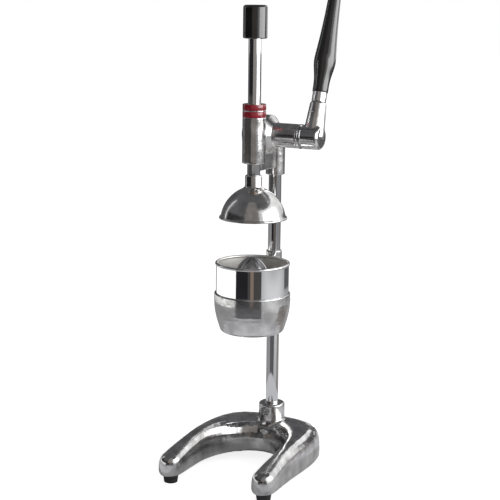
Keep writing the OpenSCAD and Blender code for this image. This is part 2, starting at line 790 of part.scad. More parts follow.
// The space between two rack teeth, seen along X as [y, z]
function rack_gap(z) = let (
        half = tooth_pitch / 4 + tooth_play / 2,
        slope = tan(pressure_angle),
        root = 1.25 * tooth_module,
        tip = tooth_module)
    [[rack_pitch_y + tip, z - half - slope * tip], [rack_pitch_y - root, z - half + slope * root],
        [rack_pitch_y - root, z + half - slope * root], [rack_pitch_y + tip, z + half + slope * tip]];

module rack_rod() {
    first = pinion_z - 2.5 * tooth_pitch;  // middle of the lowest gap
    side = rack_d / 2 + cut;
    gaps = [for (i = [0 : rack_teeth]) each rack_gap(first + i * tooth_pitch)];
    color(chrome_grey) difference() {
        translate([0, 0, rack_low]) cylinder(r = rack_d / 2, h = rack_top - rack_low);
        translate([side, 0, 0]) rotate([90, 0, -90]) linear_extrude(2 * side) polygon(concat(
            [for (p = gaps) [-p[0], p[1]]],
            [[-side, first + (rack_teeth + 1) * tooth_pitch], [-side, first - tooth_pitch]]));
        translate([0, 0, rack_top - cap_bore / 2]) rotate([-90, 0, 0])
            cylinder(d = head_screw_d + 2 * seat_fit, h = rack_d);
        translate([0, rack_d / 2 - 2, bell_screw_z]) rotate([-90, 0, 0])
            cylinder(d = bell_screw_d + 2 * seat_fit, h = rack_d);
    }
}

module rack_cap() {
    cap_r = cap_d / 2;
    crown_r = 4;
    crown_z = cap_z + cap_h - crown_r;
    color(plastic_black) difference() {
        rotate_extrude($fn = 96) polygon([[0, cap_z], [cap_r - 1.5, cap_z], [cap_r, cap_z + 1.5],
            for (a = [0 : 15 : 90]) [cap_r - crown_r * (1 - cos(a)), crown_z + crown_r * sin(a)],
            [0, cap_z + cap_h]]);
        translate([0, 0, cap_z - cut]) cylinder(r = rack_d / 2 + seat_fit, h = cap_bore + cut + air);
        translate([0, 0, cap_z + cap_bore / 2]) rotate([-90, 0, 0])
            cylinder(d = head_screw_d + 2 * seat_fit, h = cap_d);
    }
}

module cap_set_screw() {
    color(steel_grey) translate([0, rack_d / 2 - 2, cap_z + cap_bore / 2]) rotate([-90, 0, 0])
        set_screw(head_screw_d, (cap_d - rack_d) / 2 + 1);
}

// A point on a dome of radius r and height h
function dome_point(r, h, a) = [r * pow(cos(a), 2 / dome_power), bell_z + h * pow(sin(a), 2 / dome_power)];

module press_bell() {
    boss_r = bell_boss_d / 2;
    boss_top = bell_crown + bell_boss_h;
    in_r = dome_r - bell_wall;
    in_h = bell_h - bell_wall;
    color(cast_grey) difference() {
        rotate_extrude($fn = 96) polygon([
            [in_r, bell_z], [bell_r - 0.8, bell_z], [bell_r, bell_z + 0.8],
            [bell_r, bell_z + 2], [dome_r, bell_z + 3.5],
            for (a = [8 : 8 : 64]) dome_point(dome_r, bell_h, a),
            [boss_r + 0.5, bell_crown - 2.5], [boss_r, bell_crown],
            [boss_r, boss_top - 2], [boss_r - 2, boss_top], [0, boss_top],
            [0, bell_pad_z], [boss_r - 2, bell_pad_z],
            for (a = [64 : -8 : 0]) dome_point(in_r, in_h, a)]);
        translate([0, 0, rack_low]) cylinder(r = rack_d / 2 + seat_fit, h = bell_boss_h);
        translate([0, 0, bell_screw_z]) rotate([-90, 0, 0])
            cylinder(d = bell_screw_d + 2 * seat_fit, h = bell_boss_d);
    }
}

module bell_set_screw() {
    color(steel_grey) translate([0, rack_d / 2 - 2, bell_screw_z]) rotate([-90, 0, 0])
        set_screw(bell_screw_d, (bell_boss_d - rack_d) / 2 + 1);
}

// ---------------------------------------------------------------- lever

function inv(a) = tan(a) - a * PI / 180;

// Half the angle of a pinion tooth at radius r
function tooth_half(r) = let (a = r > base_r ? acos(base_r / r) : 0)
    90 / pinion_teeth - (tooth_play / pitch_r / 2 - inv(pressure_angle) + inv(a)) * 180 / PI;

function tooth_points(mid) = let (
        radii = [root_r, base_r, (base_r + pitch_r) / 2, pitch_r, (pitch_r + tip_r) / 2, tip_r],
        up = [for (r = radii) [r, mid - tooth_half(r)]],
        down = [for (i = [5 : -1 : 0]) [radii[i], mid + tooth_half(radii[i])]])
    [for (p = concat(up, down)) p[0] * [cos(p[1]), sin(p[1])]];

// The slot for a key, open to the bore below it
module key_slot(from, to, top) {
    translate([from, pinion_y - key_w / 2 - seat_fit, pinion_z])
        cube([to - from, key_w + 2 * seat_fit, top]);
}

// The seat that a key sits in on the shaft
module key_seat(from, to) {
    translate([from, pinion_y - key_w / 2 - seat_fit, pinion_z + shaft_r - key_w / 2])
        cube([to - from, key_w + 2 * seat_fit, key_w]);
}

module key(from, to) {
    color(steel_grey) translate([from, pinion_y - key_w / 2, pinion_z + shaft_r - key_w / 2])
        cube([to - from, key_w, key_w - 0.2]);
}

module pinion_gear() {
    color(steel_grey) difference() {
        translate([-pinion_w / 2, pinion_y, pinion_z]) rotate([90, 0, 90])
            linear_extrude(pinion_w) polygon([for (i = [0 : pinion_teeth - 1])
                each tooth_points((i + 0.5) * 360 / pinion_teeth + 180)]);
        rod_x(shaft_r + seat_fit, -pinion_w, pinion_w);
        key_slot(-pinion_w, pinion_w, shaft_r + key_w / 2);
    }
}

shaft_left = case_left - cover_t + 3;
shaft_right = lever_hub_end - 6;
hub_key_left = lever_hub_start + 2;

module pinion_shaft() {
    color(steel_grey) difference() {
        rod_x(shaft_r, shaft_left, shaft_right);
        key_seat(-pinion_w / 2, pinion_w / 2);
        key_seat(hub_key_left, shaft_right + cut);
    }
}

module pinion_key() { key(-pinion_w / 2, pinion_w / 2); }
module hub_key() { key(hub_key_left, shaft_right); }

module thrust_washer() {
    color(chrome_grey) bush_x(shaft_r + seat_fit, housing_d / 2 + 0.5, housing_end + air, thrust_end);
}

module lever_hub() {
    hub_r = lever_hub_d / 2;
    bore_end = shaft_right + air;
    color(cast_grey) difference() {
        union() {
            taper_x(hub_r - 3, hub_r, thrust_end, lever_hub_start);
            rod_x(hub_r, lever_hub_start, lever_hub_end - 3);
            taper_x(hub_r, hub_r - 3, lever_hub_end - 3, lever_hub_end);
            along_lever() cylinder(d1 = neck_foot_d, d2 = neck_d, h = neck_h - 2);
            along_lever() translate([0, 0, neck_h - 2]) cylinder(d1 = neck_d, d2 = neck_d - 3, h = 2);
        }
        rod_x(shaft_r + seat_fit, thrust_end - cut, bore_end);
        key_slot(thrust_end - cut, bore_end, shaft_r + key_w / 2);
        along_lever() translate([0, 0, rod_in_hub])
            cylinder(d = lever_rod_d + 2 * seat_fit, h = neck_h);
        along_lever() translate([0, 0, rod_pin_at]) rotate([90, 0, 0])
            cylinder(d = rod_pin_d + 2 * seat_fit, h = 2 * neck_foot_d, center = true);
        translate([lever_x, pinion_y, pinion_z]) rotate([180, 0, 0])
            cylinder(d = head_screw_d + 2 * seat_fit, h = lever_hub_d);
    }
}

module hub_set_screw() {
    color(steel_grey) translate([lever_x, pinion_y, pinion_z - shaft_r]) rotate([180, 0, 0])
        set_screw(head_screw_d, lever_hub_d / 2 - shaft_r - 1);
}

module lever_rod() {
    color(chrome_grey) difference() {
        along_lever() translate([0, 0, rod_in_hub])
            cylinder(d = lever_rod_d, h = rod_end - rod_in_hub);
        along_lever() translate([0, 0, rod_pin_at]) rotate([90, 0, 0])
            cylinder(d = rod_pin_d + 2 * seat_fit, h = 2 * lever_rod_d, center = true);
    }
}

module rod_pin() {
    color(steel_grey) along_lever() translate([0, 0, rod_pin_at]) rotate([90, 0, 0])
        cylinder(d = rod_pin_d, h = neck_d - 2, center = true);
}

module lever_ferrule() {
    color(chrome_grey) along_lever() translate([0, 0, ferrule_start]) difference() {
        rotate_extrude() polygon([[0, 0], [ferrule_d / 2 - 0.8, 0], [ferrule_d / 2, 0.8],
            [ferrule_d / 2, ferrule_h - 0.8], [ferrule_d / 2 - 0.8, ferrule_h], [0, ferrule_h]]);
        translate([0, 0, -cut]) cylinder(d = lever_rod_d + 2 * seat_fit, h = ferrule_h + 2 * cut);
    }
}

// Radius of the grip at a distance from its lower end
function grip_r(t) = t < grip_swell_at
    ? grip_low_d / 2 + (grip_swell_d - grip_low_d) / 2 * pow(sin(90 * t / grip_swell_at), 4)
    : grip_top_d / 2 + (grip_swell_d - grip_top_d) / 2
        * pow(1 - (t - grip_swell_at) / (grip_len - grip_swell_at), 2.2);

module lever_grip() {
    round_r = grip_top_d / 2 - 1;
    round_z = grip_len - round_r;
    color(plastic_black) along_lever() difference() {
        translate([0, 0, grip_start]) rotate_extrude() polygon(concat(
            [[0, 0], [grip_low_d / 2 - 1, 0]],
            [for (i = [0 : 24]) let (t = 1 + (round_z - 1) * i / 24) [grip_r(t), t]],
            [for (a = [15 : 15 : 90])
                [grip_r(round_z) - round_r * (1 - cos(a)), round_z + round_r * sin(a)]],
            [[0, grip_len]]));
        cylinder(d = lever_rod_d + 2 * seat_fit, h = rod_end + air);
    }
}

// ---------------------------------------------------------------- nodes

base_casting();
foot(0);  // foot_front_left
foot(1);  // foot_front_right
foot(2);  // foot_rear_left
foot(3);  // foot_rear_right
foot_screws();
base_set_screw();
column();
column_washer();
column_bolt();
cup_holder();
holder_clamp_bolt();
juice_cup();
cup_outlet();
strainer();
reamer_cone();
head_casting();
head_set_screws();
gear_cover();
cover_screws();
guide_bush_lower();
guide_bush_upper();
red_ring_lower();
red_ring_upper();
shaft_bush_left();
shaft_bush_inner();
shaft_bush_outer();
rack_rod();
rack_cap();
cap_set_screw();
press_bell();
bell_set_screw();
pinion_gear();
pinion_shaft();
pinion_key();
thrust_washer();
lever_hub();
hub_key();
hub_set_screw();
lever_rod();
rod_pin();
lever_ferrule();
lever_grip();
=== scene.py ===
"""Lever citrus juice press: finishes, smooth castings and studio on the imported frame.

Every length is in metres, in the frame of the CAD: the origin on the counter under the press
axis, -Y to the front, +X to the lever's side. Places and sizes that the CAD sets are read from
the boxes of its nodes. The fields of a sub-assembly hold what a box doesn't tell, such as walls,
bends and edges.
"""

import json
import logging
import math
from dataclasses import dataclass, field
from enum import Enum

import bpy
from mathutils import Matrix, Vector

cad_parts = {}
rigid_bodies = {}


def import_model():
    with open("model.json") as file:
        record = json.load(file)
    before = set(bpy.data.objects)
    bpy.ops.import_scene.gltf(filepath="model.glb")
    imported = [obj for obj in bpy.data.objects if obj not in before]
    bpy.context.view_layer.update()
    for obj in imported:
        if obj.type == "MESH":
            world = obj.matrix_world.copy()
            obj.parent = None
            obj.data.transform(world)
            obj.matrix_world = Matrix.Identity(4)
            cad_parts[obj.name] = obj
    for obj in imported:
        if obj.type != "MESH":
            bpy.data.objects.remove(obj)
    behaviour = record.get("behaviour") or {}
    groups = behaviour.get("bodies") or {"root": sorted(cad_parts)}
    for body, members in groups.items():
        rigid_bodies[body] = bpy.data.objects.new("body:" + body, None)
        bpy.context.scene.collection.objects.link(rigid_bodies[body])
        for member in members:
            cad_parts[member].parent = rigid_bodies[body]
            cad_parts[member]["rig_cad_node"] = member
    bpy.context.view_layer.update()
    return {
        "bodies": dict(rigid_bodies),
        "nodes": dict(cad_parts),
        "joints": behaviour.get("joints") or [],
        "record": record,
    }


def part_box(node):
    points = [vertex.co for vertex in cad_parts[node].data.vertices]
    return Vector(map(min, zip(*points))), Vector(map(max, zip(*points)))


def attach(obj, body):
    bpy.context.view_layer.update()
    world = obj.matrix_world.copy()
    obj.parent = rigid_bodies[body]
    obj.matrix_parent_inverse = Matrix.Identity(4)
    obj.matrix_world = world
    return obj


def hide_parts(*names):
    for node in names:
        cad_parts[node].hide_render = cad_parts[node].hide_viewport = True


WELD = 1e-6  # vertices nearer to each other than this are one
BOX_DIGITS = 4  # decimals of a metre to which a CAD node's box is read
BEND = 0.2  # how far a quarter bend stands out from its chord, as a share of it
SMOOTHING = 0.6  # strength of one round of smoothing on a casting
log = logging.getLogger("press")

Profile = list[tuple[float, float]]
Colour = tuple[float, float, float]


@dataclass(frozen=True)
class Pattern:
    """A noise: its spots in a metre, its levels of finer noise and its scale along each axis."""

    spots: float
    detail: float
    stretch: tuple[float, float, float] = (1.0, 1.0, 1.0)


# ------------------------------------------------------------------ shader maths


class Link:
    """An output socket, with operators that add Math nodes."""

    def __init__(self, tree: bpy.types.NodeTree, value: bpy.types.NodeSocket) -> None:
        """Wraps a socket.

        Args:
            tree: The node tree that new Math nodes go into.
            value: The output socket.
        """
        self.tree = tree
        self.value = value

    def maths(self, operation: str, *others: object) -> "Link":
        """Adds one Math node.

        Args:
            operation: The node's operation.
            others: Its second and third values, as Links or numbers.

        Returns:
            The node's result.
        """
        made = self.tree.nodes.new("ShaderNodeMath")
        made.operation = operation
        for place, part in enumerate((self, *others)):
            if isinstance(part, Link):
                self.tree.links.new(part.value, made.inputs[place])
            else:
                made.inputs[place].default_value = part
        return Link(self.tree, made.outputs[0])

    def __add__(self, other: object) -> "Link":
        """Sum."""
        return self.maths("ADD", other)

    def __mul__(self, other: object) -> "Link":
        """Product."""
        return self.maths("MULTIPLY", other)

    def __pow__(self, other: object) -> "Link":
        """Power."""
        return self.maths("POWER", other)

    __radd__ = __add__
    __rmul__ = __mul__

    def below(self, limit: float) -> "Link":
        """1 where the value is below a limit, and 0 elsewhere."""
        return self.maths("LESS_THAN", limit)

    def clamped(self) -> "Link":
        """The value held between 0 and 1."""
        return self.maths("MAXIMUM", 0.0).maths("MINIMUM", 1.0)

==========

What the exercise asks: Each line from the line with "base_casting();" to the line with "obj.matrix_world = Matrix.Identity(4)" is to be echoed exactly; both boundary lines are included, and nothing else is to be output.

Exercise result:
base_casting();
foot(0);  // foot_front_left
foot(1);  // foot_front_right
foot(2);  // foot_rear_left
foot(3);  // foot_rear_right
foot_screws();
base_set_screw();
column();
column_washer();
column_bolt();
cup_holder();
holder_clamp_bolt();
juice_cup();
cup_outlet();
strainer();
reamer_cone();
head_casting();
head_set_screws();
gear_cover();
cover_screws();
guide_bush_lower();
guide_bush_upper();
red_ring_lower();
red_ring_upper();
shaft_bush_left();
shaft_bush_inner();
shaft_bush_outer();
rack_rod();
rack_cap();
cap_set_screw();
press_bell();
bell_set_screw();
pinion_gear();
pinion_shaft();
pinion_key();
thrust_washer();
lever_hub();
hub_key();
hub_set_screw();
lever_rod();
rod_pin();
lever_ferrule();
lever_grip();
=== scene.py ===
"""Lever citrus juice press: finishes, smooth castings and studio on the imported frame.

Every length is in metres, in the frame of the CAD: the origin on the counter under the press
axis, -Y to the front, +X to the lever's side. Places and sizes that the CAD sets are read from
the boxes of its nodes. The fields of a sub-assembly hold what a box doesn't tell, such as walls,
bends and edges.
"""

import json
import logging
import math
from dataclasses import dataclass, field
from enum import Enum

import bpy
from mathutils import Matrix, Vector

cad_parts = {}
rigid_bodies = {}


def import_model():
    with open("model.json") as file:
        record = json.load(file)
    before = set(bpy.data.objects)
    bpy.ops.import_scene.gltf(filepath="model.glb")
    imported = [obj for obj in bpy.data.objects if obj not in before]
    bpy.context.view_layer.update()
    for obj in imported:
        if obj.type == "MESH":
            world = obj.matrix_world.copy()
            obj.parent = None
            obj.data.transform(world)
            obj.matrix_world = Matrix.Identity(4)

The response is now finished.